Typically, either cylinder heads or crankshafts will begin arriving at
your door before the complete engine will. To make things easier, we
are going to talk about the cylinder heads – what you need to watch out
for and what you can do about it. The best/worst part is that you only
need to work with one casting number.


In 1994 the V10 truck engine, which was considered a derivative of the
Viper engine, became the gasoline "big" horsepower/torque application
choice over the diesel for those who harbored ill will towards the
clatter, smell, smoke and huge cost. Before you start writing hate
mail, no, I’m not diesel bashing, just stating the consumer facts.

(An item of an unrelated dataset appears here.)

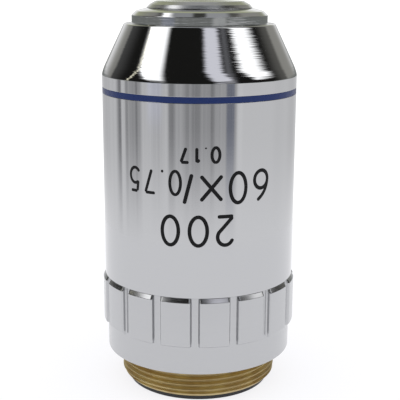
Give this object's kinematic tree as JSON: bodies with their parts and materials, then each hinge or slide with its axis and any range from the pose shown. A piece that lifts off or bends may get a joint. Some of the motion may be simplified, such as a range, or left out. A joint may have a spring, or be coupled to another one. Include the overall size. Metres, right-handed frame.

The cylinder heads used in the 1994 and 1995 model year (MY) V10
applications were c/n 53005854. The intake port is the area where we
want to focus our attention. Look at Figure 1 and examine the upper
portion of the port as indicated by the red circle.


As you can see
there is a very minor clearance relief for the intake manifold-mounted
fuel injectors. However, with this cylinder head, it is impossible to
remove or install the intake manifold without removing all of the
injectors. This obviously was not the plan when it came to servicing
this engine.

In MY 1996, the cylinder head kept that same casting number without any
suffix or prefix, however a change was made in the top of the intake
port (see Figure 2) to allow intake removal and installation without
having to remove all of the injectors. Based upon the number of calls
that I’ve received from engine builders not being able to reinstall the
intake manifold after changing cylinder heads I thought it prudent to
let everyone know about that change.


This change is almost unnoticeable
at first until you lay the heads side by side (see Figure 3). Many of
the facilities that I have spoken with are taking the Ram by the horns,
so to speak, to eliminate part of this frustration. They are using dye
and scribing the port relief shape at the top of the port. They then
remove the material at the top of the port of the 1994-’95 cylinder
heads so that they match the 1996-later head.

By doing this they now
have only one cylinder head part number that will allow assembly of the
intake manifold assembly (with injectors) without the installer
becoming frustrated.


This is one of those low-tech processes: it seems that everyone is just
using a die-grinder and carbide burr to make the modification.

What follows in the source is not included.